4 Shed Construction Tips for Cohesive Design Across Your Property
When constructing your shed, it’s easy enough to install a roof on four walls, put up some shelves, and call it a day. This is perfectly suitable for a practical mind. But there’s also no reason you can’t create a shed that holds its own in terms of aesthetics, design and practicality. It takes a little more thought and effort, but the payoff is a huge return on investment, increasing the value of your property and making your home a better place to live.
There are many approaches to shed visual design. But one of the most manageable and effective approaches is finding ways to blend the shed into the rest of your property to create a holistic and cohesive design. Below, we provide four key shed construction considerations to achieve this cohesion.
1. Be strategic about the colour of your shed
The walls and roof of your shed are basically everything the viewer experiences from the outside, which means the colour of your shed plays the biggest role in its appearance. Depending on the material and brand used for your shed construction material, you might have the option to select from a range of colours. If you opt for Australia’s most popular shed materials, Colorbond steel fence panels, for example, you have the option to choose between 22 different colours.
When aiming for a cohesive design across your property, you don’t need to totally match the dominant colours of your house, garden, fence or equipment, but you do want it to be an intentional colour choice based on those colours. Your shed is mostly a practical building, so it doesn’t need to stand out. Thankfully, Colorbond colours are mostly nature-inspired and subtle, offering endless versatility to match their environment.
One of the safest and best-looking choices is to go for a softer, more muted shade of your house colour. For example, if you have a red-bricked house and dark features, you could choose a soft brown Colorbond panel tone.
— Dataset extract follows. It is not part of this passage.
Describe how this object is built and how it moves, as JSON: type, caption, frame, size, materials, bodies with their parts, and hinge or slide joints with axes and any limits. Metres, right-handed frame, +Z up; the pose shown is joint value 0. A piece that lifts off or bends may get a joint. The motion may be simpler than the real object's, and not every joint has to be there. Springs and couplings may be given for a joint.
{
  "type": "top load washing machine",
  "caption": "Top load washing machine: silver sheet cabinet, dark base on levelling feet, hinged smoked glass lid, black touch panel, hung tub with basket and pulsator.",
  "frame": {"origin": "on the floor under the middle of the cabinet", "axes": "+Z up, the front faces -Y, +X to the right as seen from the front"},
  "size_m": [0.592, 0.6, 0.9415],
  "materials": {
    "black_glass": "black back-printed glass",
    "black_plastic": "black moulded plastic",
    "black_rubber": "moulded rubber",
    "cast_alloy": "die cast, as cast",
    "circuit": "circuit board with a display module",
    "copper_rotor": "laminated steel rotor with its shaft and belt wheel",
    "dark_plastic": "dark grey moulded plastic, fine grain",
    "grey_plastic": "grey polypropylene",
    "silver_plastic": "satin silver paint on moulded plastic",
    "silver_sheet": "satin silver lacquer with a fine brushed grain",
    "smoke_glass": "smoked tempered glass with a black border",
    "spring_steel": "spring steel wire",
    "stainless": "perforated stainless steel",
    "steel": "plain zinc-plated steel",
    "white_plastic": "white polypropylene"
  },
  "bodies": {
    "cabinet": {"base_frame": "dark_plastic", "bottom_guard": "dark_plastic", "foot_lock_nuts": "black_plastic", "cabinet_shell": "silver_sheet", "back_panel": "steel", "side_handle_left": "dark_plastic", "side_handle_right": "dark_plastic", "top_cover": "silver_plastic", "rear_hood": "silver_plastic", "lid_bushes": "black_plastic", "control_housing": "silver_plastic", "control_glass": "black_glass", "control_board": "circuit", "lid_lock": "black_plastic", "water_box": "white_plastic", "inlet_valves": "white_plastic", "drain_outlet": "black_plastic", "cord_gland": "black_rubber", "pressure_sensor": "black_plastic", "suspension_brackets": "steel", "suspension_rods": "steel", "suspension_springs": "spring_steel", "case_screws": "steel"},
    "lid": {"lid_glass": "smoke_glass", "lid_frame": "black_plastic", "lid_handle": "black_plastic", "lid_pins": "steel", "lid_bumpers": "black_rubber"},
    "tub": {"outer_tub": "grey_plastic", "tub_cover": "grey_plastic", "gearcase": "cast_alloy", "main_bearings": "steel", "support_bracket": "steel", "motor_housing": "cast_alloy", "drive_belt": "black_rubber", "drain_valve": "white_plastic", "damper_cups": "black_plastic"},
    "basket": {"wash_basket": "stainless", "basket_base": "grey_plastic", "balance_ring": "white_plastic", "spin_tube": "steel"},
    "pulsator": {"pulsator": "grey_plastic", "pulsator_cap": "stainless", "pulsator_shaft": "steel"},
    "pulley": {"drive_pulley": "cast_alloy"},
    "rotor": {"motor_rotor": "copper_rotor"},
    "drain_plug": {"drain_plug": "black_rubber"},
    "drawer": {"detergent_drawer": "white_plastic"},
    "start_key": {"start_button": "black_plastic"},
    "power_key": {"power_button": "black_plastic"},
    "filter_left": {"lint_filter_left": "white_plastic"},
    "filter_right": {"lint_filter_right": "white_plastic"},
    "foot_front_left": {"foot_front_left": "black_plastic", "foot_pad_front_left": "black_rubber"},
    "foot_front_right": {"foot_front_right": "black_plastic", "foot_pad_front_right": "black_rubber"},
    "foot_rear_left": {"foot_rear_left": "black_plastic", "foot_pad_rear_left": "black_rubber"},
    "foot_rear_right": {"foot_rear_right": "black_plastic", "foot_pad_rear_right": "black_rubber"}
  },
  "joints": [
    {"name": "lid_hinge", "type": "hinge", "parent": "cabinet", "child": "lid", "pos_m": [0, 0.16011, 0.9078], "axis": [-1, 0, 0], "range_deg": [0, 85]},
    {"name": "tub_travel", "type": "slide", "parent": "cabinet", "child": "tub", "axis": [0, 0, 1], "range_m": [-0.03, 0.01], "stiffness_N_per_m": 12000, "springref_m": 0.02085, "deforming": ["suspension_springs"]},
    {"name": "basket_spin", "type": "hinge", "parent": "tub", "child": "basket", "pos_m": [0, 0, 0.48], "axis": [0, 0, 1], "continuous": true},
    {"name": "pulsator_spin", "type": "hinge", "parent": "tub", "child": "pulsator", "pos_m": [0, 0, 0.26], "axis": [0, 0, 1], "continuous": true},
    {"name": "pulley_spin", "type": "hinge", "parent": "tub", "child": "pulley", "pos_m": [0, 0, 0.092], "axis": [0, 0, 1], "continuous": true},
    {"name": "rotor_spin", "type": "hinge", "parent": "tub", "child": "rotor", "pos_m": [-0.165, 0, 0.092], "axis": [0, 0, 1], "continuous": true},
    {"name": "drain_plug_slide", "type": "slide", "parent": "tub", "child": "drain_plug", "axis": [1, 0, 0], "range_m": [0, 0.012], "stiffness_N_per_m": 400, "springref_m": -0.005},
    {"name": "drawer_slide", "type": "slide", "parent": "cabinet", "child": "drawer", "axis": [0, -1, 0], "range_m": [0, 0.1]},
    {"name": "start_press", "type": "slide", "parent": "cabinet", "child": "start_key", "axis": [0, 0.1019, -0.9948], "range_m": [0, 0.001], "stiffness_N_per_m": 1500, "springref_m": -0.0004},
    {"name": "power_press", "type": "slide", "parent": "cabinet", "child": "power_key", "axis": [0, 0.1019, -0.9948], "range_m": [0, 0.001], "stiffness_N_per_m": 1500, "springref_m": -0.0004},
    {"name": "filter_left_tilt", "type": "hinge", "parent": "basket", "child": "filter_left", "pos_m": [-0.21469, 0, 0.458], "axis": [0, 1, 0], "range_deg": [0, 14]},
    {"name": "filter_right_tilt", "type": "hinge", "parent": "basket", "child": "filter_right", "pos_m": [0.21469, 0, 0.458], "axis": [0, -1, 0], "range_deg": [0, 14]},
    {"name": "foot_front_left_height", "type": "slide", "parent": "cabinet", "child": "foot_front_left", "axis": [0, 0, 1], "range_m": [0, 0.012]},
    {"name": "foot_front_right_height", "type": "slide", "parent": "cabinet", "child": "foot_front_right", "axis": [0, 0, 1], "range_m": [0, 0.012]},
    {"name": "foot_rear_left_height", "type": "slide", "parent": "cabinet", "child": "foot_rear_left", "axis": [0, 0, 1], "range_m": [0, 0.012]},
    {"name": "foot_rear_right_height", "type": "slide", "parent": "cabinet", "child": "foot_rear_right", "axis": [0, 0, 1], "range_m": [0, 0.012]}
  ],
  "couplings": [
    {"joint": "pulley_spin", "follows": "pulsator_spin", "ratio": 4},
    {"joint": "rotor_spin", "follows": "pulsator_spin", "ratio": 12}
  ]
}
If you have traditional green water tanks or fencing, a soft, muted green will work fantastically for your fence.
2. Convenience, accessibility and security in your shed location
Often, when we know we need a shed, we also know exactly where we want to put it. But it’s necessary to pause and think about all the considerations that the location of your shed involves. Firstly, convenience—this is likely the reason you landed on your initial location. You want the location of where you store all of the equipment for your house, work, farm or hobbies to be convenient for you.
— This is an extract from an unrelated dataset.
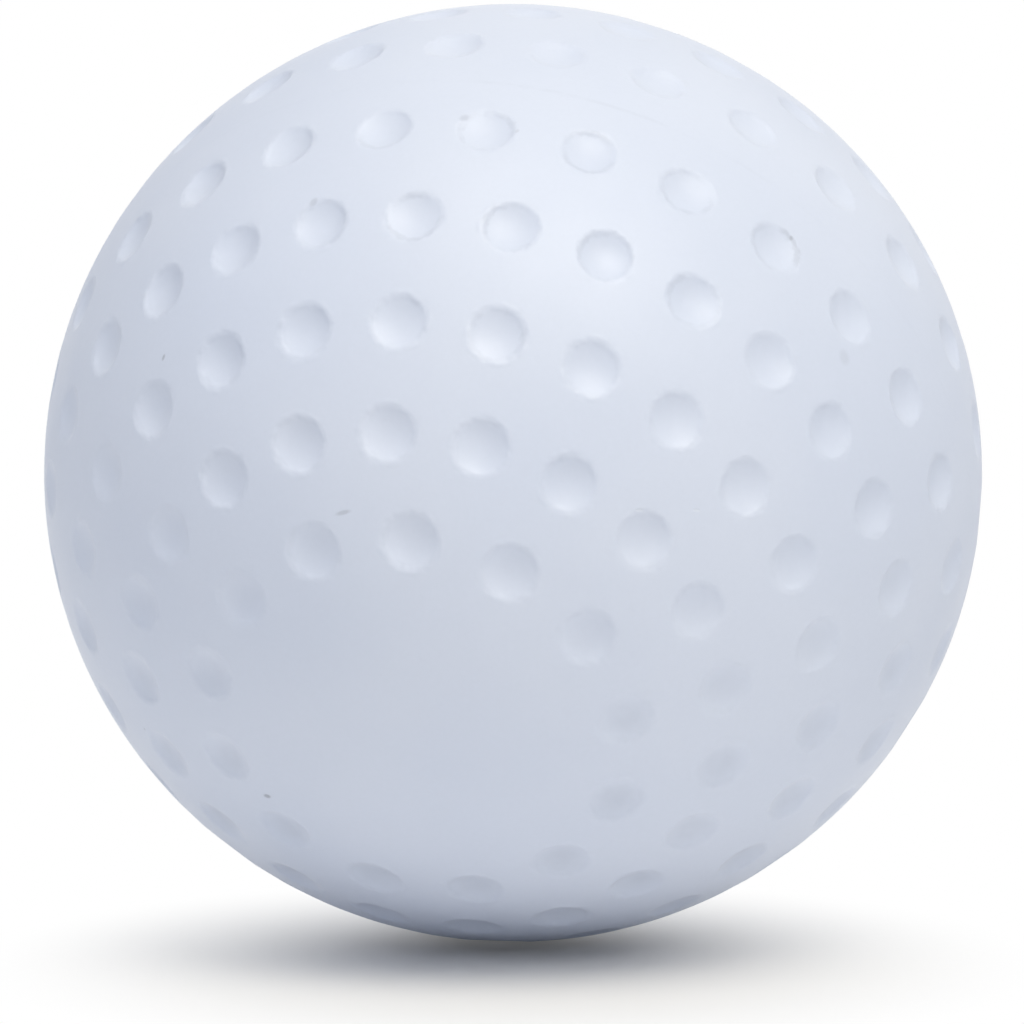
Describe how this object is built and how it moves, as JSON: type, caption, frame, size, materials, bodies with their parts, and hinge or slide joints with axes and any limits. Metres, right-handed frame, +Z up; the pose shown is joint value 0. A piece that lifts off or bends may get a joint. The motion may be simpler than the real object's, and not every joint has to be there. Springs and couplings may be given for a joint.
{
  "type": "field hockey ball",
  "caption": "Solid round field hockey ball in hard white plastic, its surface covered with rows of shallow round dimples except for a bare patch at each end of its mould axis.",
  "frame": {"origin": "the middle of the ball", "axes": "+Z up as the ball lies on the ground, -Y towards the viewer; the mould axis dips to the front and a little to the left"},
  "size_m": [0.073, 0.073, 0.073],
  "materials": {
    "ball_plastic": "hard white plastic with a faint blue cast, satin to half gloss, with a few small specks and scuffs"
  },
  "bodies": {
    "root": {"ball": "ball_plastic"}
  },
  "joints": []
}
However, consider accessibility too. If your shed is too close to your house, it will restrict access to your house and the shed itself, with each building blocking the other. It will also reduce how much space around your house and shed you can use for your work or leisure activities.
With this in mind, an ideal distance from your house is anywhere between 20 to 50m, assuming you have the space. Any further than that, you begin to create security risks, because criminals may see this as an unmonitored building, leaving your expensive tools and vehicles vulnerable.
3. Work the shed into the landscaping (or vice versa)
To bring your shed to life and help it fit into your property beautifully, your approach to landscaping can go a long way. Consider paving a path, or creating a less formal one out of gravel, from your house or driveway to your shed. If you need more space because your shed is used for tractors, vehicles or storing large equipment, the same concept applies, but instead of a path, you can make a driveway.
Around this path or driveway, try to plant some native vegetation that stretches the length of the path. You can also use grass around the path for a more kid- and pet-friendly play area. This will help to integrate the shed into the rest of your property and create a holistic design across your land.
If you want a simpler option, you can plant some flora around the shed itself. This will cultivate a more natural feeling around the shed and help it become its own entity on your property and not just a stand-alone building.
4. Materials, features and finishings
Harmony and consistency are such helpful design rules that they can really be the only consideration you need to build a shed that’s cohesive with the rest of your property. But how you approach harmony and consistency is where the challenge lies. Start with the materials and finishings of your shed. If you can match the construction materials to other building features on your property, this will help to create a well-designed piece of land.
For example, if you have a corrugated iron roof on your house, do the same for your shed, either matching the colour or going with a similar shade. If limestone features in the design of your house, you could build a small limestone wall surrounding your shed. Similarly, if you have wood structures, feature walls or patios, incorporate wood into the shed, either in the framing, roof or shed door design or with decking that paves the entry to the shed.
Considering ways to create consistency across your property by incorporating previously used materials and finishings in your design will transform the shed from a standalone practical building to part of the overall aesthetic.
More than practicality
By design, sheds already contribute to the aesthetic appeal of a property by providing a place for tools, equipment and vehicles to live without cluttering land. With a little more effort, though, you can transform your shed from a practical storage area to a design that works cohesively with your property and is more than just a tool for convenience.
Start by brainstorming and refining the colour palette. Colorbond has so many great colour options, you’re bound to find the perfect choice. Next, choose a location that doesn’t restrict freedom and flexibility while also not posing security risks in a place where the shed can go unmonitored. Think about how you can develop landscaping on your property and around your shed to connect the buildings, and finally, incorporate materials and finishes from your house into the shed design. Following one or all of these tips will help you create a dream shed that perfectly fits into its environment and boosts the overall aesthetics of your property.